● **PROBLEM TO WORK ON**
Select all lines holding the word "imported" from the entries that follow.

= = = =

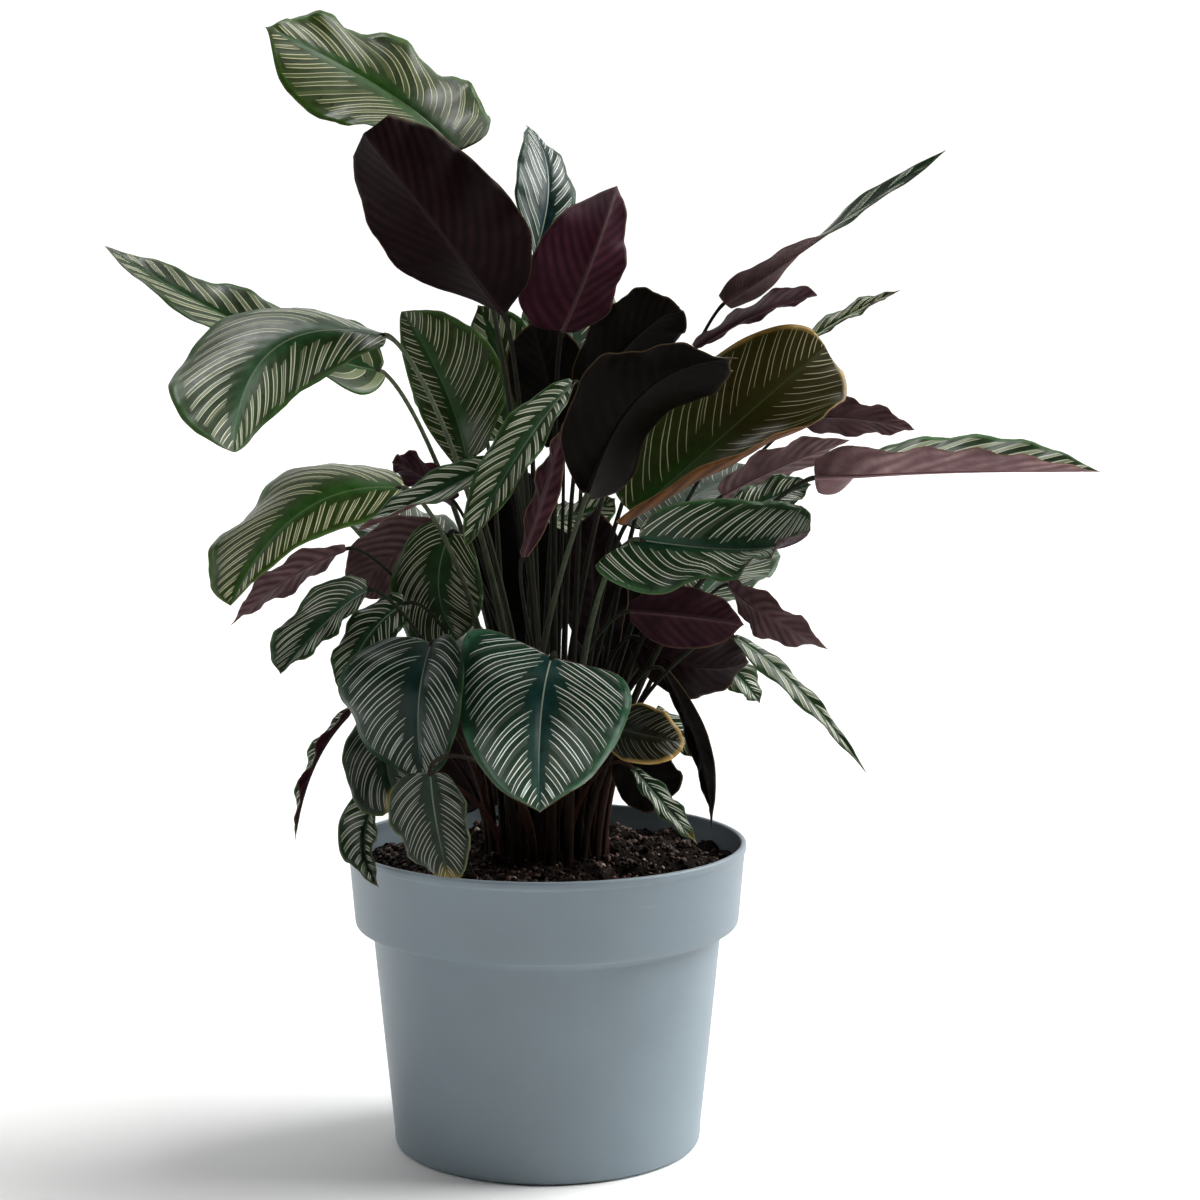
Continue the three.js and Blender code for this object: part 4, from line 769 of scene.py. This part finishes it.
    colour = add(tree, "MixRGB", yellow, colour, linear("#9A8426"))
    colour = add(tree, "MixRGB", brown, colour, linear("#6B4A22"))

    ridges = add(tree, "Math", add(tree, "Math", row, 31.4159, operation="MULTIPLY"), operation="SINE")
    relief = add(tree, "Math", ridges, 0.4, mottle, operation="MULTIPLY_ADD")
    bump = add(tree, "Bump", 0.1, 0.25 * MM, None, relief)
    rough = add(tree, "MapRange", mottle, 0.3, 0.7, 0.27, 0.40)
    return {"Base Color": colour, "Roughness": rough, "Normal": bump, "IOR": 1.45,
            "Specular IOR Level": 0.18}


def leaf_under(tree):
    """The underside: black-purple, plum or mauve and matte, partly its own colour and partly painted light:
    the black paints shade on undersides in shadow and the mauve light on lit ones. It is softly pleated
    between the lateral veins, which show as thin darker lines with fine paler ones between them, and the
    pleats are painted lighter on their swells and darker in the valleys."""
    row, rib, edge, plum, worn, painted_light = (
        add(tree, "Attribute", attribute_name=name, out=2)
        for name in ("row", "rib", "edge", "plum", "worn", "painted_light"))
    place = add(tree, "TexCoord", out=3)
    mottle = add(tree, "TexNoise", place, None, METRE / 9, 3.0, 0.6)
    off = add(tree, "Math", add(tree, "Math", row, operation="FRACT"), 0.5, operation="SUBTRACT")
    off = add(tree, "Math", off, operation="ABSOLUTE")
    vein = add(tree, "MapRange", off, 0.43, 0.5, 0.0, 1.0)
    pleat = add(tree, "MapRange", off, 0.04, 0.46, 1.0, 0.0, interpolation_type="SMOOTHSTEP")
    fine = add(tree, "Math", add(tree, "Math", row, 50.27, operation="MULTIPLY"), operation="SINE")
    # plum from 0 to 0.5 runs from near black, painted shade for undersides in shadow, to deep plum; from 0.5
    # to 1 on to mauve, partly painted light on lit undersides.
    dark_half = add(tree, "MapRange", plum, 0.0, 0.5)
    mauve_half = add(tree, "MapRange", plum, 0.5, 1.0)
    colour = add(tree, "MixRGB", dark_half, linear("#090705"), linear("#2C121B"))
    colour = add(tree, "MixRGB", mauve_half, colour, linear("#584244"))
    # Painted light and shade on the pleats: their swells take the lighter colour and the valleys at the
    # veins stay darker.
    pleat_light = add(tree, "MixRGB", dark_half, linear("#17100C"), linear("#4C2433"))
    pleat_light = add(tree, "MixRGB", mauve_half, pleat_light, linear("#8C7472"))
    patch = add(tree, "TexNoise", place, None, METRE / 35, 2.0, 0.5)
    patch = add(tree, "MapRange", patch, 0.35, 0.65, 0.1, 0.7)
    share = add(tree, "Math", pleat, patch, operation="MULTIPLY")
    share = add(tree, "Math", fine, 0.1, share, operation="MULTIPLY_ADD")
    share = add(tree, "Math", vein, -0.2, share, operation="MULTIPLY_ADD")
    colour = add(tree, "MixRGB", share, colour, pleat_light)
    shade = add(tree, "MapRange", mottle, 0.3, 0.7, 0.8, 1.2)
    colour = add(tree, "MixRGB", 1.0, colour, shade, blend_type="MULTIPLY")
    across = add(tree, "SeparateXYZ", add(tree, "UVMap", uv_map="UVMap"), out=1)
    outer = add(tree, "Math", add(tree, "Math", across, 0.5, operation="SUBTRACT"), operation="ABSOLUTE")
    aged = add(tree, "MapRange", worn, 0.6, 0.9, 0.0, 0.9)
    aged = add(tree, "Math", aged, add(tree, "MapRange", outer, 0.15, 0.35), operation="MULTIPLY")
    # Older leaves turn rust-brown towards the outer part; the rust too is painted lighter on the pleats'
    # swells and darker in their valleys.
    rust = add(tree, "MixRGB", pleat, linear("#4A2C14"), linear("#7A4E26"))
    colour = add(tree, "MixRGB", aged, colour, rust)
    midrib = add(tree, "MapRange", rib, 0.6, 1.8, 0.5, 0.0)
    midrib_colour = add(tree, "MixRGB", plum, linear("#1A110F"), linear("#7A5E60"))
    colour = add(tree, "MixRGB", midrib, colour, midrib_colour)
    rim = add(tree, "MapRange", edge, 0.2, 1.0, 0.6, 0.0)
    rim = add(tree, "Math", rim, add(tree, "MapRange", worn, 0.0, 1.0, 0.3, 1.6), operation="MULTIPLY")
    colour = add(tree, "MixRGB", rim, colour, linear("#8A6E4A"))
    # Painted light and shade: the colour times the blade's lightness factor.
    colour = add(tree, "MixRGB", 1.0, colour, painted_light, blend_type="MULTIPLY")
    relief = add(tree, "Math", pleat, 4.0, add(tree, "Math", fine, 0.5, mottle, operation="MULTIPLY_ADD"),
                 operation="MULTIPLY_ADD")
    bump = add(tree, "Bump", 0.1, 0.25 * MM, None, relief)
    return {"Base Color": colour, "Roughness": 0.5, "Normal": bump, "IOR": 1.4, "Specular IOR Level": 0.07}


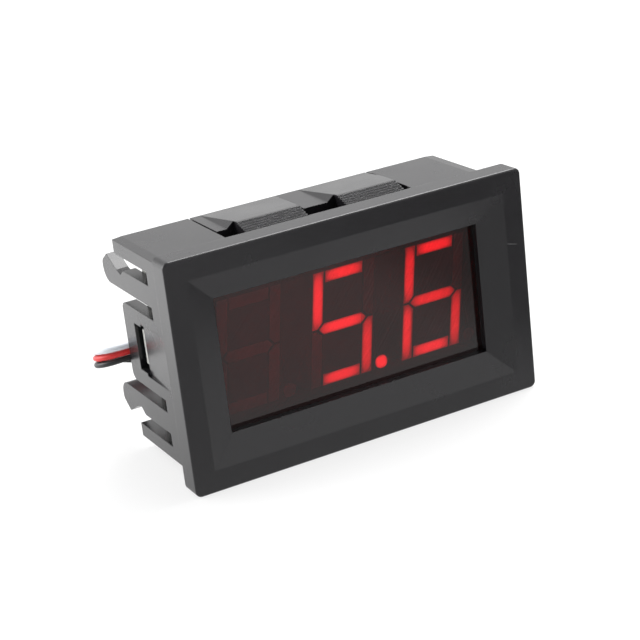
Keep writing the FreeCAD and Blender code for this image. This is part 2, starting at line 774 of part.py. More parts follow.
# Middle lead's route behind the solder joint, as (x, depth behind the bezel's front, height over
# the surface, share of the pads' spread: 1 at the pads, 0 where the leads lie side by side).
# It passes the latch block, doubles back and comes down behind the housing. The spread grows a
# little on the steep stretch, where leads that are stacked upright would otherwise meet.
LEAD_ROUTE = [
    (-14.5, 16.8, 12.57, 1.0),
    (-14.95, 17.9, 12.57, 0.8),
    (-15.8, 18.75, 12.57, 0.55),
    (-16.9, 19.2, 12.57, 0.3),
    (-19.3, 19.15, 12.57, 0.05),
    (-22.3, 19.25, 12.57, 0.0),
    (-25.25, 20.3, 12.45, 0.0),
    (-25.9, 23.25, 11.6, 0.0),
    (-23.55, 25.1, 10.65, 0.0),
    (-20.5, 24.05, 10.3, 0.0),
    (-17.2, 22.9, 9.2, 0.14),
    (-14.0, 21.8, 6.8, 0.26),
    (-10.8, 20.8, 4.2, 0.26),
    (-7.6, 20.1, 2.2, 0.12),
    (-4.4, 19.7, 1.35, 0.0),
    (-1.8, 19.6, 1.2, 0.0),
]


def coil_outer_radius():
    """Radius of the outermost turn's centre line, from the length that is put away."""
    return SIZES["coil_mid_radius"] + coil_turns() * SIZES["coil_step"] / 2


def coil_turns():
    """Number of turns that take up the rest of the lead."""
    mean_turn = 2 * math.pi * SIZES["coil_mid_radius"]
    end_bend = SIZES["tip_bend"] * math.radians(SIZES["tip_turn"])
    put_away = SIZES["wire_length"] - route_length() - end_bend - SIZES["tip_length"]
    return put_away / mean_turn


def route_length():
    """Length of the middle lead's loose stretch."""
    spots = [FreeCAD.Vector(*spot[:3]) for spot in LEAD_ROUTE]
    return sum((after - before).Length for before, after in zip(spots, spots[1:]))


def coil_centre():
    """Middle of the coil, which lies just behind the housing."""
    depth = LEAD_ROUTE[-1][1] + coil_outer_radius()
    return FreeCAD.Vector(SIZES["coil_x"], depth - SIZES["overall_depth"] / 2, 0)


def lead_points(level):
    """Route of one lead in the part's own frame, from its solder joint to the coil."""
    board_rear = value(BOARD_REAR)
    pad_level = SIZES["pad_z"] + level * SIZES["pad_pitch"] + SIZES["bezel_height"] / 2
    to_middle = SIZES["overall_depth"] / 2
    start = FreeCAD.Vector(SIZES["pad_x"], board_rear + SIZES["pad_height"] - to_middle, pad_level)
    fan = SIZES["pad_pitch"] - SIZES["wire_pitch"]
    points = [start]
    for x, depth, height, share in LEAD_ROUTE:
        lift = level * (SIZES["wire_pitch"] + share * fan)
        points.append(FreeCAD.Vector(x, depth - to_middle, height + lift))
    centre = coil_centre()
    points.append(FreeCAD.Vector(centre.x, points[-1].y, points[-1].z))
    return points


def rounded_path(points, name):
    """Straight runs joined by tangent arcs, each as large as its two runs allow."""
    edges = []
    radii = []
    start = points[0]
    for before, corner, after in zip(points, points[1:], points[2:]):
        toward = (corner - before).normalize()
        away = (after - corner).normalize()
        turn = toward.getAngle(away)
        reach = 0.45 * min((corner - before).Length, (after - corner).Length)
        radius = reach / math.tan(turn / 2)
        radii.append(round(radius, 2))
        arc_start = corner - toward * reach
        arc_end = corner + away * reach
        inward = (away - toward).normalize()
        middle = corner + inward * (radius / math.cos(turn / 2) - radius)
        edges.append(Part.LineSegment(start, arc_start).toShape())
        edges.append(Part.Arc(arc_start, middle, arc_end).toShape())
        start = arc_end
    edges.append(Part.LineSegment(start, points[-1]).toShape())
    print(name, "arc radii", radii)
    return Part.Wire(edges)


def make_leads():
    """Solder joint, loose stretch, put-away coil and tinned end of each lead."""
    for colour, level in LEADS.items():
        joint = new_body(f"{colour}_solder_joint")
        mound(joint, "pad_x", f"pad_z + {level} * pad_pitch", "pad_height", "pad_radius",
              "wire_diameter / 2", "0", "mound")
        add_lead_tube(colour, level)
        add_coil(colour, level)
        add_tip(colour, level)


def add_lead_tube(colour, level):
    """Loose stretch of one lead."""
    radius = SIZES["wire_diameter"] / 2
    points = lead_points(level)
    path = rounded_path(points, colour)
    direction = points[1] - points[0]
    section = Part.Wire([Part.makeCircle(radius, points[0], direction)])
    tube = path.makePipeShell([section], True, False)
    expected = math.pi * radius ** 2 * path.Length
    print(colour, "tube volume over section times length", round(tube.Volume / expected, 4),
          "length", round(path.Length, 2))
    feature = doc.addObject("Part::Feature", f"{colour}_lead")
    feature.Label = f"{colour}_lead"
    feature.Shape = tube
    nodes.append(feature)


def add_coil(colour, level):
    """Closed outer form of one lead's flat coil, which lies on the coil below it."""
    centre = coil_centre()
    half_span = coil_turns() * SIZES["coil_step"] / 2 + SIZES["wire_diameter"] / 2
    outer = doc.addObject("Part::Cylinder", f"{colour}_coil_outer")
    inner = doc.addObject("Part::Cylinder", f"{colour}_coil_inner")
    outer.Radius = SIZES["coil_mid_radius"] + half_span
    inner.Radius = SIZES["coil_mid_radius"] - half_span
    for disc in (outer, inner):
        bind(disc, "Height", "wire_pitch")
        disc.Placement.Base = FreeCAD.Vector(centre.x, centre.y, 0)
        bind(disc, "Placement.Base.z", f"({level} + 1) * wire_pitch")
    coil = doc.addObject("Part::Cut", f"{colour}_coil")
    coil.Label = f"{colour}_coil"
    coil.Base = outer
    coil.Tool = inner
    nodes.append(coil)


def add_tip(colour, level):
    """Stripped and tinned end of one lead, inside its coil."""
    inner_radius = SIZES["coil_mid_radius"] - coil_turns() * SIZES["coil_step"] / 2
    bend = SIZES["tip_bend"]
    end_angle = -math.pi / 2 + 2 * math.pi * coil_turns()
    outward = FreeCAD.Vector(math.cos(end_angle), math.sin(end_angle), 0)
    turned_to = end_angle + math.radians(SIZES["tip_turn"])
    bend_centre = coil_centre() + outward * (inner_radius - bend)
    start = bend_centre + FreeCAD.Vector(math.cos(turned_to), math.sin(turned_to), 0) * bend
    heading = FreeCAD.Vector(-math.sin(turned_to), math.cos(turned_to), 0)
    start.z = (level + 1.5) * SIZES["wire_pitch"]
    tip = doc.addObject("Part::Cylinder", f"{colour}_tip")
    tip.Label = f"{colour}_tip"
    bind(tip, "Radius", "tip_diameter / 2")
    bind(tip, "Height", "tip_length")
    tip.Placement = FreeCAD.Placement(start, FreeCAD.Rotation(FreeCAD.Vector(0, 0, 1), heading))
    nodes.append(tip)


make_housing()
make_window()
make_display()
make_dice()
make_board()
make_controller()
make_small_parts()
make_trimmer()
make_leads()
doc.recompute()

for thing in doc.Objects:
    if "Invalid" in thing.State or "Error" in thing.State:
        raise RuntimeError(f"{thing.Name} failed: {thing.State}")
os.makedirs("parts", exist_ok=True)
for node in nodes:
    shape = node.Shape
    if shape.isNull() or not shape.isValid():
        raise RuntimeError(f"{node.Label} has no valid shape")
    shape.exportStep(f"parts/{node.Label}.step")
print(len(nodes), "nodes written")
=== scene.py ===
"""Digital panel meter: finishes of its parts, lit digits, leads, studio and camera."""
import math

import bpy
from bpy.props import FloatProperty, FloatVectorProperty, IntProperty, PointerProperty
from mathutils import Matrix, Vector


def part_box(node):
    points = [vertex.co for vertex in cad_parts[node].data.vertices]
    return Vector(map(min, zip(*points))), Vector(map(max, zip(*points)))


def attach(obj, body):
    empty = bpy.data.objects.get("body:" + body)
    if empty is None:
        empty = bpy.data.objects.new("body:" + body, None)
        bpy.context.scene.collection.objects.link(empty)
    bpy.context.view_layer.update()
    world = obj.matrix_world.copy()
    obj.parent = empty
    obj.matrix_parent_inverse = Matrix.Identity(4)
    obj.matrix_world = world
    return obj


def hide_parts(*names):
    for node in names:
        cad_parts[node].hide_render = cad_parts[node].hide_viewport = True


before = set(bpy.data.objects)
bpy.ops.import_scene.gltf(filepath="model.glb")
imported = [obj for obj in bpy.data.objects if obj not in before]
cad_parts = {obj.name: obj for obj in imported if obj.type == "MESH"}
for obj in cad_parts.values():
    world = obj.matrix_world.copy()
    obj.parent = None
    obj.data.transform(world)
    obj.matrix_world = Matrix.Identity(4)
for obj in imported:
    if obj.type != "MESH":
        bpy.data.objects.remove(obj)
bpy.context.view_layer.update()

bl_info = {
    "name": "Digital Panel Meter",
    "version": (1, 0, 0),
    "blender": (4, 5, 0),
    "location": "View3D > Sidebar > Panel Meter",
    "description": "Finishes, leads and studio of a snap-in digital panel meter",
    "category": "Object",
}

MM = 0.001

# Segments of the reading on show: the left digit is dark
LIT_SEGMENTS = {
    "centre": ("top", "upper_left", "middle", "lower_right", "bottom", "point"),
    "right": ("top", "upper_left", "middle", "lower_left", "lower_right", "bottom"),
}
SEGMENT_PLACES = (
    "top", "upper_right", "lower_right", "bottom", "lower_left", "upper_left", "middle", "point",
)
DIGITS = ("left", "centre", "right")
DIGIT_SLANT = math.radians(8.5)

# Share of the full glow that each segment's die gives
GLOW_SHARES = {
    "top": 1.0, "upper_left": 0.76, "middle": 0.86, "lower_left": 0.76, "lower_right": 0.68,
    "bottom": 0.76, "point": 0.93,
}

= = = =

● **EXERCISE SOLUTION**
imported = [obj for obj in bpy.data.objects if obj not in before]
cad_parts = {obj.name: obj for obj in imported if obj.type == "MESH"}
for obj in imported:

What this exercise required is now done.